Posted by Bryan Kelley

Marketing for Success

With a month behind us, how is your 2016 marketing plan doing? Or better yet, do you have a plan? I think we all know having a successful plan requires two things, planning and execution. If you are in business, these two items should be second nature. If you don’t have a plan yet, it is never too late. It also doesn’t have to be perfect. In fact, it can be as simple as a plan written on the backside of a napkin. The plan doesn’t have to look pretty. It just has to be executable and measurable. There are five simple elements I call the five M’s of marketing; Math, Market, Media, Message and Measurement.

The first place to start is with the math behind the marketing. Begin with a monetary budget so that you have a realistic place to draw from. For this you will need to know what you can afford to spend per customer generated. This can be broken down into monthly, weekly, or even daily amounts. Set your goals and identify how many new customers you wish to attract or how many existing customers you hope to retain. It takes money to make money, but with social media you can put together a mighty marketing plan on a shoe string budget. This will require more time and hands on work but the results can be phenomenal. Just remember to keep it simple and measurable. This is where your overall marketing model will be identified and developed.

Determine your local market and the buying habits that exist within it. Identify your ideal customers and their habits. You need to understand what drives your customers to make your marketing more effective. Why did they choose to do business with you? What are your customers post-purchase habits and what does it takes to maintain a relationship with them? The more you know about your ideal customers the more likely you will be to attract them. The second part of your market is your competitors. Be sure to list all of your competitors within your market and identify your differences or similarities.

Now it’s time to determine the media you wish to use. Will it be television advertising, word of mouth, Google ad-words, Facebook, direct mail, radio, etc.? Your budget, defined earlier, will determine whether you hit large scale items or if you do a more grassroots campaign. You will also need to identify the message you wish to broadcast. This will rely heavily on the information gathered about your ideal customers. Make sure that you understand your brand promise and your brand story so that you can effectively use your chosen media.
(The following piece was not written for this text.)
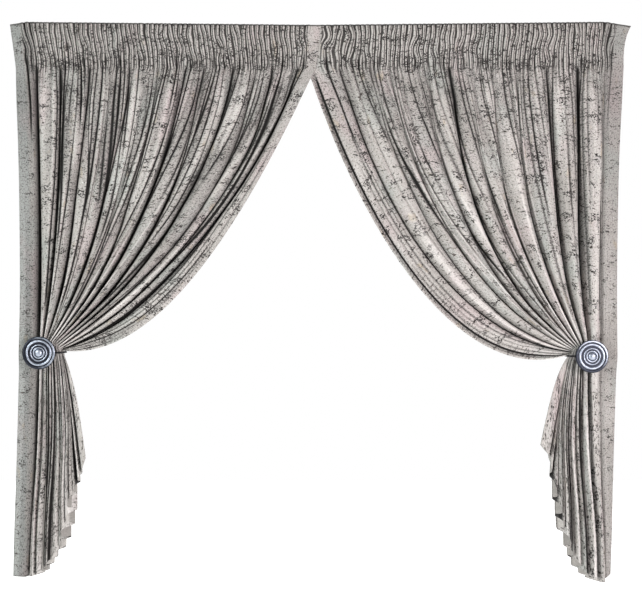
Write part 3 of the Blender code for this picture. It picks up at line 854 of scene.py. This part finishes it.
def lay_ink(look, cloth, marks, cluster):
    """Lay the marks on the face in brown to black, with a few pale flecks."""
    ink = look.mix(cluster.ramp(0.48, 0.56), (0.055, 0.042, 0.036), (0.008, 0.006, 0.006))
    look.lay(marks, ink)
    flecks = look.cells(cloth, 52.0, "F1").ramp(0.09, 0.15, 1.0, 0.0)
    look.lay(flecks * look.noise(cloth, 21.0).ramp(0.66, 0.71), (0.80, 0.80, 0.78))


def lay_dark_edge_and_pleat_shade(look, cloth, up, pleat, gather):
    """Darken the top edge, and paint shade in the pleats' hollows where they are gathered."""
    look.lay(up.ramp(CUT_LENGTH - 0.0078, CUT_LENGTH - 0.0050, 0.0, 0.85), (0.085, 0.085, 0.08))
    broken = look.stretched(cloth, (70.0, 14.0, 1.0), detail=1.0)
    wider = up.ramp(CUT_LENGTH - 0.060, CUT_LENGTH - 0.025, 0.0, 0.045)
    whole = (pleat.beside(0.5) - wider).ramp(0.10, 0.22, 1.0, 0.0)
    halved = (pleat + 0.11).beside(0.25).ramp(0.05, 0.13, 1.0, 0.0)
    whole = whole * broken.ramp(0.34, 0.50, 0.80, 1.0)
    halved = halved * broken.ramp(0.44, 0.60, 0.95, 0.45)
    # Painted shade in the hollows of the gathered pleats.
    strokes = whole.most(halved).most(0.08) * gather.ramp(0.0, 0.9, 0.0, 0.95)
    look.lay(strokes, (0.012, 0.011, 0.010))


def lay_shade(look, cloth, height, marked):
    """Speck the face, paint shade into its valleys and creases, and paint highlights on its crests.
    """
    # Dark specks: partly marks of the cloth, partly painted shade, as they grow thicker in the
    # hollows.
    speck = look.noise(cloth, 125.0, 2.0, 0.75) + height.ramp(0.2, 1.0, 0.12, 0.0)
    speck = speck - 0.10 * (1.0 - marked)
    look.lay(speck.ramp(0.60, 0.66, 0.0, 0.85), INK)
    place = look.node("ShaderNodeTexCoord", output="Object")
    in_tail = look.axis(place, 2).ramp(-1.72, -1.56, 0.9, 0.0)
    dots = look.stretched(place, (150.0, 150.0, 62.0), detail=1.0).ramp(0.62, 0.66)
    look.lay(dots * in_tail * marked.ramp(0.6, 0.9), INK)
    # Painted shade in the hollows, near black deep in the valleys, and a painted highlight where
    # the height is over 1.
    look.lay(height.ramp(0.34, 0.95, 0.50, 0.0), (0.064, 0.061, 0.058))
    look.lay(height.ramp(0.20, 0.48, 1.0, 0.0), (0.006, 0.0055, 0.005))
    look.lay(height.ramp(1.0, 1.7, 0.0, 0.60), (0.72, 0.70, 0.675))


def lay_sewing(look, cloth, up):
    """The gathering tape with its cords, and the stitches of the tape and of the hems."""
    across = look.axis(cloth, 0)
    tape = up.ramp(CUT_LENGTH - TAPE_FOOT, CUT_LENGTH - TAPE_FOOT + 0.001)
    tape = tape * up.ramp(CUT_LENGTH - TAPE_TOP - 0.001, CUT_LENGTH - TAPE_TOP, 1.0, 0.0)
    ribbed = across.beside(0.0015).ramp(0.0, 0.0015, 0.86, 1.0)
    look.lay(tape, look.mix(ribbed, (0.30, 0.295, 0.28), (0.50, 0.49, 0.465)))
    floats = across.beside(0.010).ramp(0.003, 0.004)
    for used in TAPE_CORDS:
        cord = up.far_from(CUT_LENGTH - used).ramp(0.0014, 0.0022, 0.9, 0.0)
        look.lay(cord * floats, (0.62, 0.61, 0.58))
    stitch = across.beside(0.0025).ramp(0.0008, 0.0012)
    for used in (TAPE_TOP + 0.003, TAPE_FOOT - 0.003, CUT_LENGTH - BOTTOM_HEM):
        row = up.far_from(CUT_LENGTH - used).ramp(0.0008, 0.0014, 0.9, 0.0)
        look.lay(row * stitch, (0.14, 0.135, 0.13))


def velvet_relief(look, cloth, nap, marks):
    """The small relief of the cloth: its streaks, its nap, its weave and the sunken marks."""
    weave = look.stretched(cloth, (900.0, 900.0, 1.0), detail=1.0)
    streak = look.stretched(cloth, (120.0, 2.6, 1.0), detail=3.0, rough=0.65)
    normal = look.bump(streak, 0.70, 0.0090)
    normal = look.bump(nap, 0.22, 0.0008, normal)
    normal = look.bump(weave, 0.12, 0.0004, normal)
    return look.bump(1.0 - marks, 0.30, 0.0010, normal)


def velvet(name, face=True):
    """Taupe grey velvet with a crackle of dark scratches; its reverse is plainer and duller."""
    look = Finish(name, **{"Metallic": 0.0, "Sheen Weight": 0.08, "Sheen Roughness": 0.35,
                           "Sheen Tint": (0.95, 0.94, 0.92), "Specular IOR Level": 0.20})
    cloth = look.node("ShaderNodeUVMap", uv_map="cloth")
    up = look.axis(cloth, 1)
    height, pleat, gather, marked = (look.written(value) for value in SHADE_AND_PATTERN_VALUES)
    tone = look.noise(cloth, 2.6, 4.0, 0.6)
    nap = look.stretched(cloth, (420.0, 60.0, 1.0), rough=0.6)
    marks, cluster = scratch_marks(look, cloth, up, marked, gather)

    lay_tones(look, cloth, tone, nap)
    # Painted highlight on the crest beside each gathered pleat.
    look.lay((pleat + 0.30).beside(0.25).ramp(0.0, 0.12, 0.62, 0.0) * gather, (0.62, 0.60, 0.57))
    if face:
        lay_ink(look, cloth, marks, cluster)
        lay_dark_edge_and_pleat_shade(look, cloth, up, pleat, gather)
        lay_shade(look, cloth, height, marked)
    else:
        look.lay(marks * 0.35, (0.16, 0.15, 0.14))
        look.lay(0.45, (0.44, 0.42, 0.39))
        lay_dark_edge_and_pleat_shade(look, cloth, up, pleat, gather)
        # Painted shade on the reverse, in the hollows behind the ridges of the face.
        look.lay(height.ramp(0.4, 1.0, 0.0, 0.5), (0.06, 0.055, 0.05))
        lay_sewing(look, cloth, up)
    rough = 0.62 + 0.25 * tone - 0.18 * marks
    normal = velvet_relief(look, cloth, nap, marks)
    look.put(look.surface, {"Base Color": look.colour, "Roughness": rough, "Normal": normal})
    return look.material


def aged_silver():
    """Satin silver, an antique wash dark in its grooves and a little in patches, painted shade on
    one rim side.
    """
    look = Finish("aged_silver", **{"Metallic": 1.0, "Specular IOR Level": 0.5})
    place = look.node("ShaderNodeTexCoord", output="Object")
    height = look.written("height")
    patch = look.noise(place, 55.0, 4.0, 0.6)
    grain = look.noise(place, 900.0, 2.0)
    bright = look.mix(patch.ramp(0.35, 0.65), (0.30, 0.335, 0.395), (0.43, 0.47, 0.545))
    # The height values make the wash dark in the grooves and give painted shade to one side of the
    # rim.
    wash = height + 0.30 * (patch - 0.5)
    colour = look.mix(wash.ramp(0.25, 0.75, 0.95, 0.0), bright, (0.016, 0.018, 0.026))
    look.put(look.surface, {"Base Color": colour, "Normal": look.bump(grain, 0.08, 0.0003),
                            "Roughness": 0.36 + 0.16 * patch})
    return look.material


def dark_steel():
    """Dark plain steel with a fine grain."""
    look = Finish("dark_steel", **{"Metallic": 0.0, "Specular IOR Level": 0.30})
    grain = look.noise(look.node("ShaderNodeTexCoord", output="Object"), 900.0)
    colour = look.mix(grain, (0.004, 0.004, 0.005), (0.012, 0.012, 0.014))
    look.put(look.surface, {"Base Color": colour, "Normal": look.bump(grain, 0.1, 0.0004),
                            "Roughness": 0.42 + 0.2 * grain})
    return look.material


WHITE = (1.0, 1.0, 1.0, 1.0)
# How bright the surround is to the camera, and to the curtains.
SEEN_SURROUND = 1.0
SOFT_SURROUND = 0.27
# Each square lamp: its place, its power in watts and its colour. They aim at LIT_POINT.
LAMPS = {
    "left_lamp": ((-4.8, -3.6, 0.8), 305.0, (0.96, 1.0, 0.98)),
    "right_lamp": ((3.8, -4.6, -0.6), 350.0, (1.0, 0.925, 0.94)),
    "back_lamp": ((1.5, 5.0, 2.8), 260.0, (1.0, 1.0, 1.0)),
}
LAMP_SIZE = 1.6
LIT_POINT = (0.0, 0.0, -1.2)


def set_surround():
    """A white surround that is softer on the curtains than it looks to the camera."""
    world = bpy.data.worlds.new("surround")
    world.use_nodes = True
    nodes = world.node_tree.nodes
    links = world.node_tree.links
    back = nodes["Background"]
    soft = nodes.new("ShaderNodeBackground")
    for node, strength in ((back, SEEN_SURROUND), (soft, SOFT_SURROUND)):
        node.inputs["Color"].default_value = WHITE
        node.inputs["Strength"].default_value = strength
    rays = nodes.new("ShaderNodeLightPath")
    both = nodes.new("ShaderNodeMixShader")
    links.new(rays.outputs["Is Camera Ray"], both.inputs[0])
    links.new(soft.outputs[0], both.inputs[1])
    links.new(back.outputs[0], both.inputs[2])
    links.new(both.outputs[0], nodes["World Output"].inputs["Surface"])
    bpy.context.scene.world = world
    bpy.context.scene.view_settings.view_transform = "Standard"


def set_lamps():
    """A broad lamp on each side of the camera and one behind the curtains."""
    for name, (place, power, colour) in LAMPS.items():
        lamp = bpy.data.lights.new(name, "AREA")
        lamp.shape = "SQUARE"
        lamp.size = LAMP_SIZE
        lamp.energy = power
        lamp.color = colour
        thing = put_in_scene(name, lamp)
        thing.location = place
        aim = np.array(LIT_POINT) - np.array(place)
        thing.rotation_euler = (math.atan2(math.hypot(aim[0], aim[1]), -aim[2]), 0.0,
                                math.atan2(aim[1], aim[0]) - math.pi / 2)


# The photograph's size in pixels, the size of a pixel at y = 0 and the pixel of the origin.
PHOTO = (642, 600)
PIXEL = 0.0045
MIDDLE = (315.5, 24.0)
CAMERA_AWAY = 6.0
SENSOR = 36.0
FLOOR_Z = -2.60


def set_camera():
    """Face the curtains square on from six metres, with the photograph's frame at y = 0."""
    lens = bpy.data.cameras.new("camera")
    lens.sensor_width = SENSOR
    lens.lens = SENSOR * CAMERA_AWAY / (PHOTO[0] * PIXEL)
    camera = put_in_scene("camera", lens)
    camera.location = ((PHOTO[0] / 2 - MIDDLE[0]) * PIXEL, -CAMERA_AWAY,
                       -(PHOTO[1] / 2 - MIDDLE[1]) * PIXEL)
    camera.rotation_euler = (math.pi / 2, 0.0, 0.0)
    bpy.context.scene.camera = camera


def lay_floor():
    """A pale floor a little under the hems."""
    bm = bmesh.new()
    bmesh.ops.create_grid(bm, x_segments=1, y_segments=1, size=4.0)
    bmesh.ops.translate(bm, verts=bm.verts, vec=(0.0, 0.0, FLOOR_Z))
    mesh = mesh_from(bm, "floor")
    look = Finish("pale_floor", **{"Base Color": (0.93, 0.93, 0.93), "Roughness": 0.9,
                                   "Emission Color": (1.0, 1.0, 1.0), "Emission Strength": 0.62})
    mesh.materials.append(look.material)
    put_in_scene("floor", mesh)


# How far the rod runs into its plate and disc, its room round the cloth and its bends.
ROD_SUNK = 0.0003
ROD_ROOM = 0.0005
ROD_BEND = 0.014
BEND_STEPS = 9


def rounded(corners):
    """A line of (x, y) corners, with each corner that lies between two others rounded."""
    points = [corners[0]]
    for before, corner, after in zip(corners, corners[1:], corners[2:]):
        into = corner - before
        out = after - corner
        radius = min(ROD_BEND, 0.9 * np.linalg.norm(into), 0.9 * np.linalg.norm(out))
        into = into / np.linalg.norm(into)
        out = out / np.linalg.norm(out)
        for angle in np.linspace(0.0, math.pi / 2, BEND_STEPS + 1):
            points.append(corner - into * radius * (1 - math.sin(angle))
                          + out * radius * (1 - math.cos(angle)))
    return points + [corners[-1]]


def rod_curve(name, curtain, material):
    """The hooked rod from the wall plate, round the bundle and out to the disc."""
    from_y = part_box(f"{name}_plate")[0].y - ROD_SUNK
    to_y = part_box(f"{name}_disc")[1].y + ROD_SUNK
    near = curtain["disc_x"]
    far = curtain["hook_x"]
    reach = WAIST + CLOTH / 2 + ROD_ROOM + ROD_RADIUS
    points = rounded(np.array([(near, from_y), (near, reach), (far, reach), (far, -reach),
                               (near, -reach), (near, to_y)]))
    curve = bpy.data.curves.new(f"{name}_rod", "CURVE")
    curve.dimensions = "3D"
    curve.bevel_depth = ROD_RADIUS
    curve.bevel_resolution = 6
    curve.use_fill_caps = True
    spline = curve.splines.new("POLY")
    spline.points.add(len(points) - 1)
    for point, (x, y) in zip(spline.points, points):
        point.co = (x, y, curtain["holdback_z"], 1.0)
    curve.materials.append(material)
    return put_in_scene(f"{name}_rod", curve)


def finish_curtain(side, curtain, front, reverse):
    """Put the gathered sheet in place of a curtain's solid."""
    panel = make_panel(side, curtain, (front, reverse, front))
    stand_in(panel, f"{side}_panel")


def finish_holdback(name, curtain, silver, steel):
    """Put the turned disc and the bent rod in place of their solids, and finish the plate."""
    centre = (curtain["disc_x"], curtain["holdback_z"])
    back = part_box(f"{name}_disc")[1].y
    disc = spun(f"{name}_turned_disc", disc_profile(back), centre, silver)
    shade_grooves(disc.data, centre, back - DISC_FACE, curtain["shaded_rim_side"])
    stand_in(disc, f"{name}_disc")
    stand_in(rod_curve(name, curtain, steel), f"{name}_arm")
    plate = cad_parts[f"{name}_plate"].data
    plate.materials.clear()
    plate.materials.append(steel)


def main():
    set_camera()
    set_surround()
    set_lamps()
    lay_floor()
    front = velvet("velvet_face")
    reverse = velvet("velvet_reverse", face=False)
    silver = aged_silver()
    steel = dark_steel()
    for side, curtain in CURTAINS.items():
        finish_curtain(side, curtain, front, reverse)
        finish_holdback(f"{side}_holdback", curtain, silver, steel)


main()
For example, if your goal is to create word of mouth you will want to “WOW” every customer before they leave. Your media and message will have to be internal to your business. In this case you will need a consistent system to deliver your message before the customer has completed their transaction.

Once all of the plan is created, you will need a way to measure it. You have your goals identified and now you need a system to track your fulfillment of those goals. Keep the system simple and manageable. Make sure it can be done daily or weekly so that you have immediate feedback. This will allow you to stay nimble and change if necessary. If you are using word-of-mouth advertising, make sure you have a way to ask who referred your new customers. If you are using billboard or online resources make sure you have tracking numbers attached to them. Be sure to use google analytics on your webpage. This will allow you to see where the hits originate and how many you get in real time. If you don’t track and measure you’ll just be pouring dollars and time into the great abyss.

Creating a marketing plan doesn’t have to be difficult or even time consuming, it just has to be measurable and executable. I prefer to keep it simple and scripted in order to create consistency. Everyone has their own flavor and they should use it as their own little flair. That’s what makes marketing exciting and ever changing. Keep an open mind and be ready for change. What worked yesterday may not work tomorrow, and what works today may be a dying fad.